2.5 Materialistic Idealism
 A curious variant of Idealism is the view of F. A. Lange put forward in his widely read ‘History of Materialism’. Lang accepts that the Materialists are right in declaring all phenomena in the world, including our thinking, to be the product of purely material processes, but, conversely, Matter and its processes are for him the product of our thought.
"The senses give us only the effects of things, not true copies, and certainly not the things themselves. But among these mere effects we must include the senses themselves together with the brain and the molecular movements within it.”

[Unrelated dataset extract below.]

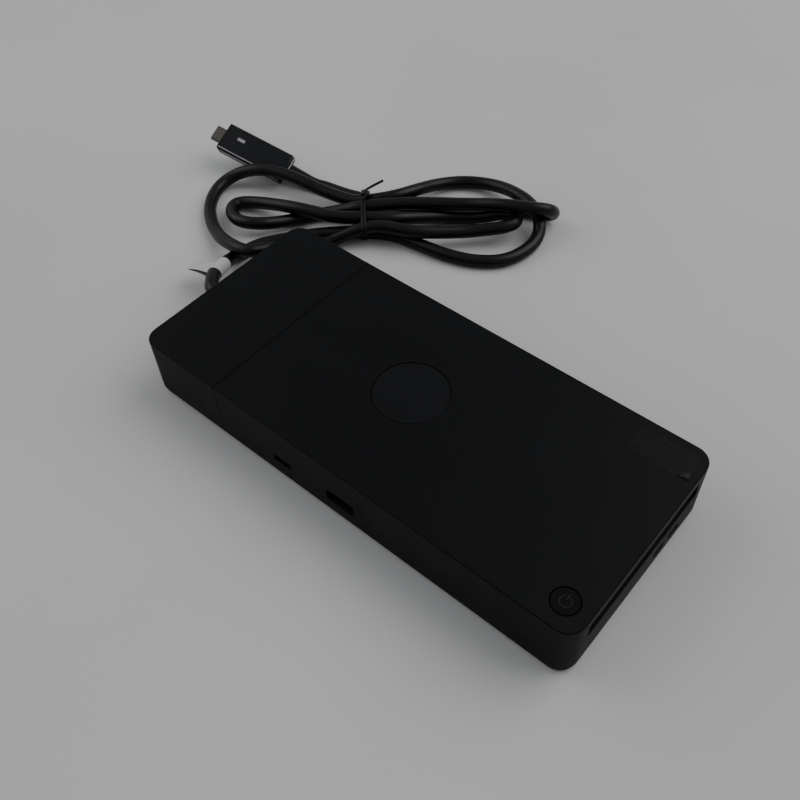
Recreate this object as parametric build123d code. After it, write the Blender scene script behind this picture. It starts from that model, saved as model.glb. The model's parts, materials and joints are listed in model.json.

This would mean that our thinking is produced by material processes, and these are produced by the thinking of the 'I'. Lange’s philosophy is thus nothing but the conceptual version of the story of the bold Baron Münchhausen, who holds himself up in the air by his own pigtail.
2.6 Indivisible Unity
 The third form of Monism is the one that sees the two entities, Matter and Mind, already united at the simplest level of the atom. But nothing is gained by this either, for here again the question, which actually originates in our consciousness, is shifted to another place. How does the simple entity come to manifests itself in two different ways if it is an indivisible unity?
2.7 Opposition To World Originates In 'I'
 Over against these points of view it must be made clear that it is in our own consciousness that we first encounter the original and fundamental opposition. It is we who separate ourselves from the maternal ground of Nature and place ourselves as 'I' in opposition to the 'World.' This is expressed in classical form by Goethe in his essay ‘Nature’, “Living in the midst of her (Nature) yet are we strangers to her. She speaks unceasingly to us, and yet does not betray her secrets.” But Goethe also knows the other side: “Human beings are all within her, and she in all of them.”
2.8 Feeling Nature Within
 It is true that we have estranged ourselves from Nature, but it is just as true that we feel: we exist within her and belong to her. It can only be Nature's own working that also presses up in us.
2.9 Knowing Nature Within
 We must find the way back to her. A simple reflection will show us the way. While it is true we have torn ourselves away from Nature, we must still have carried away something of Nature in our own selves. We must seek within ourselves for this essence of nature, and then we will find the connection once again. Dualism fails to do this. The Dualist regards the human mind to be a spiritual being entirely foreign to Nature and then tries to hitch this being on to Nature. No wonder it cannot find the connecting link. We can find Nature outside us only if we first know her within us. What corresponds to Nature within us will be our guide. The path ahead is now clear. We do not wish to engage in any speculation about how Nature and Mind interact. Instead, we will probe into the depths of our own being in order to find there the elements that we saved in our flight from Nature.
2.10 Something More Than 'I'
 Research into our own being must give us the solution to the riddle. We must reach a point where we can say: Here I am no longer just 'I'; here I encounter something that is more than 'I'.
2.11 Description Of Consciousness
 I am aware that some who have read this far will not find my discussion “on the level of contemporary science”. I can only reply that so far I have not been concerned with the results of scientific research of any kind, but simply to describe what everyone experiences in his/her own consciousness. The inclusion of a few statements about attempts to reconcile consciousness with the world have been used only for the purpose of clarifying the actual facts. For this reason, I have not found it necessary to use single expressions such as 'I', 'Mind', 'World', 'Nature' etc. in the precise way that is usual in Psychology and Philosophy.
2.12 Facts Without Interpretation
Ordinary consciousness does not know the sharp distinctions made in science, and up to this point my purpose has been solely to record the facts of how we experience everyday life. To object that the above discussions have been unscientific would be like quarreling with the reciter of a poem for failing to accompany every line at once with aesthetic criticism. I am not concerned with the way science has so far interpreted consciousness, but with how it is experienced from moment to moment.